Insecticide susceptible, taken in February 1963 Egypt from the Syngenta Kaha Field station.
Next Generation Sequencing
i) Illumina 10X sequencing 150 bp paired end data, totalling 309,759,182 reads and 106x coverage.
ii) PacBio CLR data, of mean read length 13,517, total reads 8,754,751, read length N50 16,730, and total bases 112,623,278,172. DNA was extracted using DNAzol at Rothamsted Research (4000ng gDNA) and BluePippin purified before library preparation.
iii) cDNA Nanopore RNA sequencing using flowcell FLO-PRO002, cDNA synthesis kit DCS109 (Direct-cDNA kit) plus EXP-NBD104 (Barcoding kit), adapter sequences Barcodes NB07 – NB12, Nanopore sequencing kit DCS109 (Direct-cDNA kit) plus EXP-NBD104 (Barcoding kit), Guppy 5.0.17, config file used by guppy dna_r9.4.1_450bps_hac_prom.cfg, other options trim_barcodes="on".
Non-sexed single-individual adult used for PacBio CLR (University of Maryland, USA) and 10X genomics Illumina. Falcon was used to assemble the PacBio CLR. Haplotigs were removed (Redundans). Manual curation was done to bring the genome together and check for miss-assemblies. Error correction was done with Illumina 10X library data using freebayes.
A Pfam genomic track was created by converting to six reading frames and utilizing hmmer to identify loci of interest i.e. P450 pfam domains on the genome. Using this information, loci of interest including UDP, P450, ABC and IRAC gene models were found and curated using mapped RNA-seq and a Maker gene annotation. PASA was used to update the gene models to add UTR, correct existing models and add isoforms. Non-coding RNA was annotated using infernal v1.1.4.

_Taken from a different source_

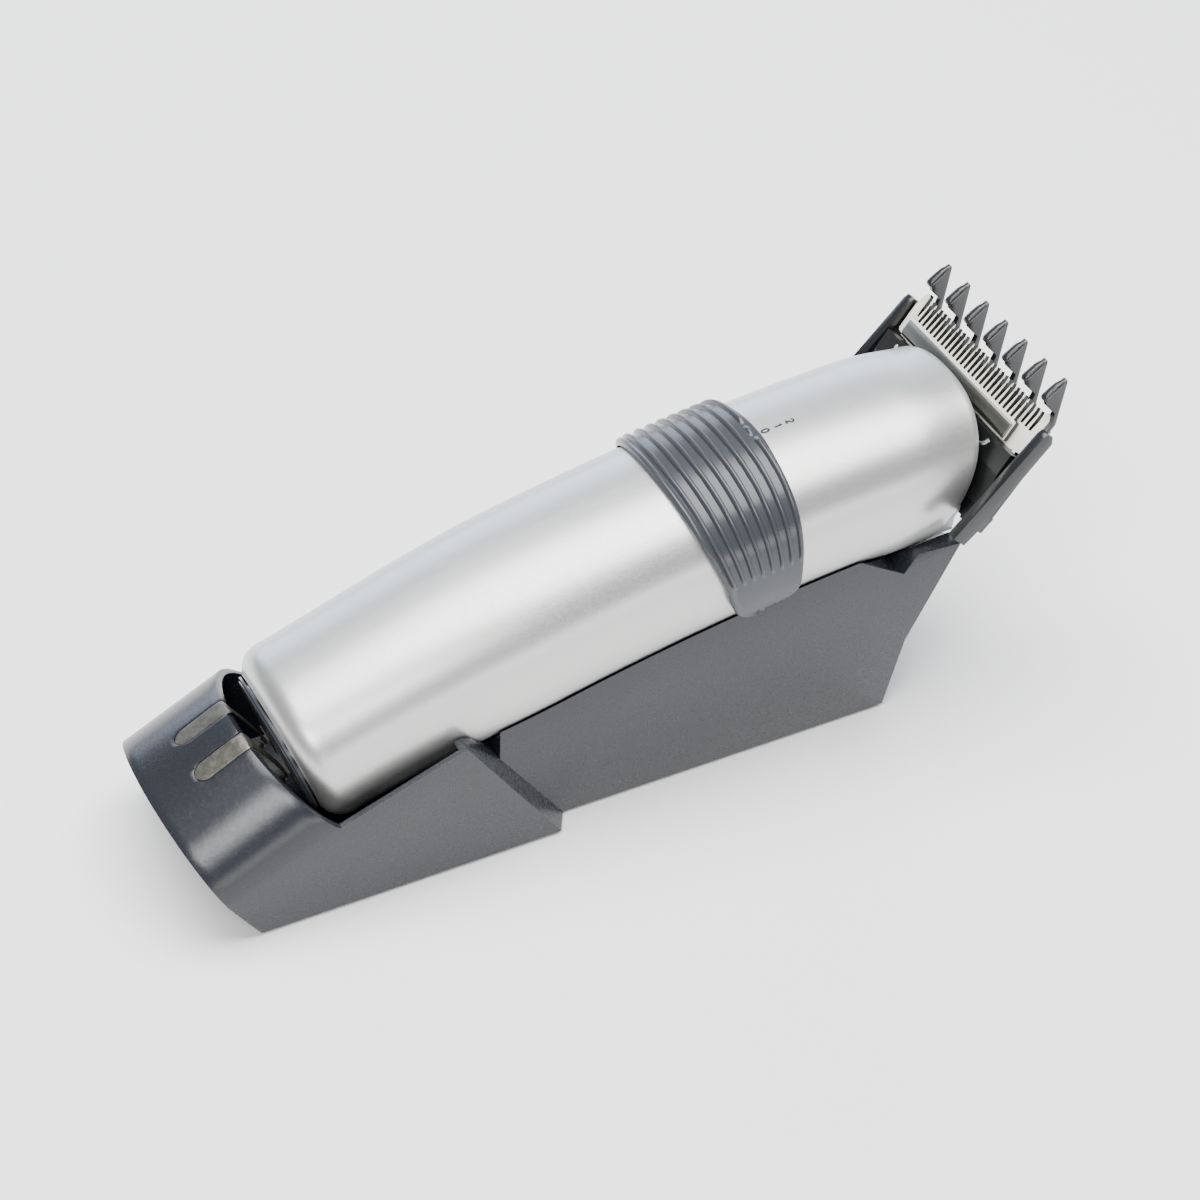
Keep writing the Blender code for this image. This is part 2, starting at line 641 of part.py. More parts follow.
# ------------------------------------------------------------- cutting head
def make_head():
    """The black head: a plug in the nose and a wedge that carries the blades."""
    stations = [139.5, 143.0, NOSE_X - 1.0, NOSE_X + 1.2]
    head = body_solid("head_frame", stations, -SHELL_WALL - 0.65, 30)
    wedge = blade_outline([(-9.3, 0.3), (-9.3, 2.6), (-14.0, 2.6), (-19.0, 1.2), (-21.5, 0.8), (-21.5, 0.3)])
    tongue = blade_outline([(-18.0, 0.3), (-18.0, 2.2), (-24.0, 2.0), (-27.0, 0.8), (-27.0, 0.3)])
    wedges = [side_plate("blade_wedge", wedge, -22.2, 22.2, "black_plastic")]
    wedges.append(side_plate("wedge_tongue", tongue, -13.4, 13.4, "black_plastic"))
    combine(head, wedges, "UNION", "MANIFOLD")
    head.data.materials[0] = material("black_plastic")
    driver_top = 54.9
    channel = [(130.0, 42.0), (144.6, 42.0)] + blade_outline([(-24.0, 1.5), (-16.0, 1.5), (-15.5, 0.0)])
    channel += blade_outline([(-9.0, 0.0), (-9.0, 1.8), (-12.6, 1.8)]) + [(130.0, driver_top)]
    room = side_plate("driver_channel", channel, -7.3, 7.3, "black_plastic")
    groove = blade_outline([(-13.6, 3.9), (-10.5, 3.2), (-10.5, 6.0), (-13.6, 6.0)])
    holes = [side_plate("spring_groove", groove, -17.5, 17.5, "black_plastic")]
    for number, y in enumerate(BLADE_SCREWS):
        x, z = blade_xz(-13.2, -0.5)
        up = (BLADE_UP[0], 0.0, BLADE_UP[1])
        holes.append(turned(f"blade_hole_{number}", (x, y, z), up, [(0.0, 1.3), (4.0, 1.3)], "black_plastic", 12))
    cut(head, [room] + holes, "MANIFOLD")


def make_fixed_blade():
    """The comb-edged fixed blade with a wide tooth at each end, and its screws."""
    first = -BLADE_PITCH * (BLADE_TEETH - 1) / 2.0
    outline = [(-18.0, -16.5), (-18.0, -10.0), (-22.5, -8.4), (-22.5, -3.0), (-21.9, 0.3), (-20.9, 0.6), (-20.3, -4.2)]
    for number in range(BLADE_TEETH):
        centre = first + number * BLADE_PITCH
        reach = 0.3 * BLADE_PITCH
        outline += [(centre - reach, -4.2), (centre - 0.16, 0.0), (centre + 0.16, 0.0), (centre + reach, -4.2)]
    outline += [(20.3, -4.2), (20.9, 0.6), (21.9, 0.3), (22.5, -3.0), (22.5, -8.4), (18.0, -10.0), (18.0, -16.5)]
    rings = []
    for level in (-1.5, 0.0):
        rings.append([(blade_xz(ahead, level)[0], y, blade_xz(ahead, level)[1]) for y, ahead in outline])
    blade = loft("fixed_blade", rings, "blade_steel")
    holes = []
    up = (BLADE_UP[0], 0.0, BLADE_UP[1])
    for number, y in enumerate(BLADE_SCREWS):
        x, z = blade_xz(-13.2, -2.0)
        shape = [(-1.0, 2.5), (1.15, 2.5), (1.15, 1.4), (4.0, 1.4)]
        holes.append(turned(f"fixed_blade_hole_{number}", (x, y, z), up, shape, "blade_steel", 16))
        shape = [(0.0, 2.0), (0.15, 2.2), (0.8, 2.2), (0.8, 1.0), (4.3, 1.0)]
        x, z = blade_xz(-13.2, -1.85)
        turned(f"blade_screw_{number + 1}", (x, y, z), up, shape, "spring_steel", 12)
    cut(blade, holes)


def make_moving_blade():
    """The moving blade with its stiff bar, and the forked driver behind it."""
    half = 18.6
    teeth = BLADE_TEETH - 3
    first = -BLADE_PITCH * (teeth - 1) / 2.0
    blade = toothed_plate(
        "moving_blade", half, first, BLADE_PITCH, teeth, -4.5, -0.6, -8.8, 0.3, 1.3, "blade_steel", BLADE_STROKE / 2.0
    )
    bar = blade_outline([(-8.2, 1.0), (-5.0, 1.0), (-5.0, 1.9), (-7.7, 2.1), (-8.2, 1.7)])
    shift = BLADE_STROKE / 2.0
    add(blade, [side_plate("blade_bar", bar, -half + 0.2 + shift, half - 0.2 + shift, "blade_steel")])
    fork_x = motor_point(32.4)[0]
    near = blade_xz(-9.1, 0.5)
    far = blade_xz(-9.1, 1.4)
    bend_low = blade_xz(-14.0, 0.5)
    bend_high = blade_xz(-13.0, 1.5)
    outline = [near, far, bend_high, (fork_x, bend_high[1]), (fork_x, 46.2), (fork_x + 1.5, 46.2)]
    outline += [(fork_x + 1.5, bend_low[1]), bend_low]
    driver = side_plate("blade_driver", outline, -5.2 + shift, 5.2 + shift, "light_grey_plastic")
    pin_z = motor_point(33.0)[2]
    slot = block(
        "fork_slot",
        (fork_x - 3.0, -3.5 + shift, 40.0),
        (fork_x + 3.0, 3.5 + shift, pin_z + 2.4),
        "light_grey_plastic",
    )
    cut(driver, [slot])


def make_spring():
    """The bent wire that presses the moving blade on the fixed blade."""
    run = [(-16.6, -9.9, 3.6), (-16.2, -11.0, 3.9), (-15.0, -11.8, 3.95), (-12.5, -12.7, 4.35), (-8.0, -13.0, 4.6)]
    run += [(-across, ahead, above) for across, ahead, above in run[::-1]]
    radius = 0.42
    rings = []
    centres = []
    for across, ahead, above in run:
        x, z = blade_xz(ahead, above)
        centres.append(np.array((x, across, z)))
    up = np.array((BLADE_UP[0], 0.0, BLADE_UP[1]))
    for number, centre in enumerate(centres):
        before = centres[max(number - 1, 0)]
        after = centres[min(number + 1, len(centres) - 1)]
        along = (after - before) / np.linalg.norm(after - before)
        side = np.cross(along, up)
        side /= np.linalg.norm(side)
        over = np.cross(side, along)
        ring = []
        for angle in angles(0.0, 2.0 * math.pi, 9)[:-1]:
            ring.append(tuple(centre + radius * (math.cos(angle) * side + math.sin(angle) * over)))
        rings.append(ring)
    loft("tension_spring", rings, "spring_steel")


def make_comb():
    """The clip-on guard comb: two arms, two cross bars and harpoon teeth."""
    arm = [(141.2, 44.2), (158.6, 62.4), (159.6, 62.9), (160.8, 62.0), (160.8, 60.2), (146.1, 43.9), (143.7, 41.8)]
    comb = side_plate("guard_comb", arm, -25.0, -23.0, "comb_plastic")
    others = [side_plate("far_arm", arm, 23.0, 25.0, "comb_plastic")]
    ledge = [(141.9, 43.5), (150.6, 52.8), (152.8, 50.6), (146.2, 43.6), (143.8, 41.6)]
    web = blade_outline([(-22.0, -2.6), (-22.0, 0.0), (-25.5, 0.6), (-25.5, -2.0)])
    front_bar = blade_outline([(-2.6, -4.3), (-2.3, -2.3), (-6.0, -2.3), (-6.0, -4.1)])
    flange = [(-3.0, -2.9), (-3.0, -2.0), (-9.0, -1.75), (-18.5, -0.05), (-21.5, 0.05), (-25.5, 0.6), (-25.5, -2.1)]
    link = blade_outline(flange)
    rear_bar = blade_outline([(-21.0, -3.6), (-21.0, -2.1), (-22.6, -0.9), (-25.5, -0.7), (-25.5, -2.2)])
    for name, side in (("near", -1.0), ("far", 1.0)):
        low, high = sorted((side * 22.8, side * 24.0))
        others.append(side_plate(f"{name}_ledge", ledge, low, high, "comb_plastic"))
        low, high = sorted((side * 20.8, side * 23.6))
        others.append(side_plate(f"{name}_web", web, low, high, "comb_plastic"))
        low, high = sorted((side * 19.0, side * 23.6))
        others.append(side_plate(f"{name}_link", link, low, high, "comb_plastic"))
    others.append(side_plate("front_bar", front_bar, -21.0, 21.0, "comb_plastic"))
    others.append(side_plate("rear_bar", rear_bar, -22.0, 22.0, "comb_plastic"))
    tooth = [(-22.5, -3.4), (-3.0, -4.2), (-1.0, -4.4), (7.6, 0.0), (8.1, 0.45), (7.8, 0.9), (3.1, 2.85)]
    tooth += [(2.6, 2.75), (2.55, 2.1), (1.6, 1.0), (0.9, -2.2), (-2.0, -2.9), (-22.5, -2.3)]
    plate = blade_outline(tooth)
    for number in range(COMB_TEETH):
        y = (number - (COMB_TEETH - 1) / 2.0) * COMB_PITCH
        others.append(side_plate(f"comb_tooth_{number + 1}", plate, y - 0.7, y + 0.7, "comb_plastic"))
    combine(comb, others, "UNION", "MANIFOLD")


make_housing()
make_base()
for contact_side, contact_y in SLOTS:
    make_contact(contact_side, contact_y)
make_socket()
make_shells()
make_tail()
make_ring()
make_inside()
make_drive()
make_head()
make_fixed_blade()
make_moving_blade()
make_spring()
make_comb()
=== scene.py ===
"""The looks of a cordless hair clipper lying in its charging stand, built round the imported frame.

Layout lengths are millimetres: x runs from the stand's rear bottom edge towards
the cutting head, y across, z up from the underside of the housing.  to_metres()
turns layout points into the frame's metres.
"""

import logging
import math
from dataclasses import dataclass
from enum import Enum
from typing import Optional, Sequence

import bmesh
import bpy
import numpy as np
from mathutils import Matrix, Vector

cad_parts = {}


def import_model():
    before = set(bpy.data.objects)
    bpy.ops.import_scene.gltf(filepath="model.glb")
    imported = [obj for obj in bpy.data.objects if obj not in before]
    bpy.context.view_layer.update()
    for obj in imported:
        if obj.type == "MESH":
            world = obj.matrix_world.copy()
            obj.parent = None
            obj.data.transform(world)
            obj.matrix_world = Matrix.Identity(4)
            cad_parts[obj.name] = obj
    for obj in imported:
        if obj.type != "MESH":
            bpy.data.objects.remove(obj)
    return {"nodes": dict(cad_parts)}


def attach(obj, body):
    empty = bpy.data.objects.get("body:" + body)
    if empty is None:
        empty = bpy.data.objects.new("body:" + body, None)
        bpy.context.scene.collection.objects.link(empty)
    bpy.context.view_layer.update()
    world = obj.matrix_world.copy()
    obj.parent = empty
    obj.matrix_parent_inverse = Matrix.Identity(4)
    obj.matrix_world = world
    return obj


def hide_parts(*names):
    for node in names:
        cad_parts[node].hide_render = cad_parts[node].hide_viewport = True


MM = 0.001
ORIGIN_X = 76.45
FOOT_DROP = 0.8
SMOOTH_DEG = 35.0
SPECK_GAP_MM = 2.6
MERGE_M = 1e-7
LOG = logging.getLogger("hair_clipper")

Node = bpy.types.Node
Tree = bpy.types.NodeTree
Piece = bpy.types.Object
Array = np.ndarray
Faces = Sequence[Sequence[int]]
Pairs = Sequence[Sequence[float]]
Triple = tuple[float, float, float]


# ------------------------------------------------------------------ small sums
def to_metres(points: Array) -> Array:
    """Layout millimetres to frame metres: shift by the origin, then scale."""
    return (np.asarray(points, float) + np.array([-ORIGIN_X, 0.0, FOOT_DROP])) * MM


def ease(value: Array, low: float, high: float) -> Array:
    """Smooth step: 0 below low, 1 above high, 3t^2 - 2t^3 between them."""
    part = np.clip((np.asarray(value, float) - low) / (high - low), 0.0, 1.0)
    return part * part * (3.0 - 2.0 * part)


def signed_power(value: Array, power: float) -> Array:
    """The size of value raised to power, with the sign of value."""
    return np.sign(value) * np.abs(value) ** power


def hex_to_linear(code: str) -> tuple[float, float, float, float]:
    """An sRGB hex colour as linear red, green, blue and alpha 1.

    Args:
        code: six hex digits, with or without a leading hash.

    Returns:
        Four numbers for a shader's colour socket.
    """
    parts = np.array([int(code.lstrip("#")[k:k + 2], 16) for k in (0, 2, 4)]) / 255.0
    linear = np.where(parts <= 0.04045, parts / 12.92, ((parts + 0.055) / 1.055) ** 2.4)
    return (float(linear[0]), float(linear[1]), float(linear[2]), 1.0)


# ------------------------------------------------------------------ mesh makers
def tube_faces(rows: int, cols: int) -> Array:
    """Quads over a grid of points whose rows are closed rings.

    Args:
        rows: number of rings.
        cols: number of points in a ring.

    Returns:
        An array of four point numbers for each quad.
    """
    number = np.arange(rows * cols).reshape(rows, cols)
    number = np.hstack([number, number[:, :1]])
    corners = [number[:-1, :-1], number[:-1, 1:], number[1:, 1:], number[1:, :-1]]
    return np.stack(corners, -1).reshape(-1, 4)


def make_mesh(name: str, points: Array, faces: Faces, smooth_deg: float = SMOOTH_DEG) -> Piece:
    """A mesh object at the origin from layout points and faces.

    Args:
        name: the piece's name.
        points: layout points in millimetres, one row each.
        faces: point numbers of each face.
        smooth_deg: edges sharper than this stay sharp.

    Returns:
        The new object, with its normals facing outwards.
    """
    mesh = bpy.data.meshes.new(name)
    mesh.from_pydata(to_metres(points).tolist(), [], [list(map(int, face)) for face in faces])
    shaper = bmesh.new()
    shaper.from_mesh(mesh)
    bmesh.ops.remove_doubles(shaper, verts=shaper.verts, dist=MERGE_M)
    many_sided = [face for face in shaper.faces if len(face.verts) > 4]
    bmesh.ops.triangulate(shaper, faces=many_sided)
    bmesh.ops.recalc_face_normals(shaper, faces=shaper.faces)
    shaper.to_mesh(mesh)
    shaper.free()
    mesh.shade_smooth()
    mesh.set_sharp_from_angle(angle=math.radians(smooth_deg))
    piece = bpy.data.objects.new(name, mesh)
    bpy.context.scene.collection.objects.link(piece)
    return piece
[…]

RNA-seq data PRJEB17082 (Starvation effect of Fourth instar larvae: Antennae and maxillary palps), PRJNA312160 (carcass, antennae, brain, proboscis), PRJNA336490 (gut, fat body and Malpighian tubules over time and with insecticide) assembled with a BUSCO: C:99.7%[S:51.6%,D:48.1%],F:0.1%,M:0.2% and used in the Maker2 annotation pipeline with trained Augustus and Genemark gene predictors. RNA life stages taken for cDNA nanopore RNA sequencing from egg, L1 larvae, L3 larvae, L5 larvae, pupae, adult. Direct RNA and cDNA nanopore data was used to create an additional transcriptome from six life stages with a BUSCO of C:91.3%[S:51.1%,D:40.2%],F:4.0%,M:4.7% but was not used to update the annotation.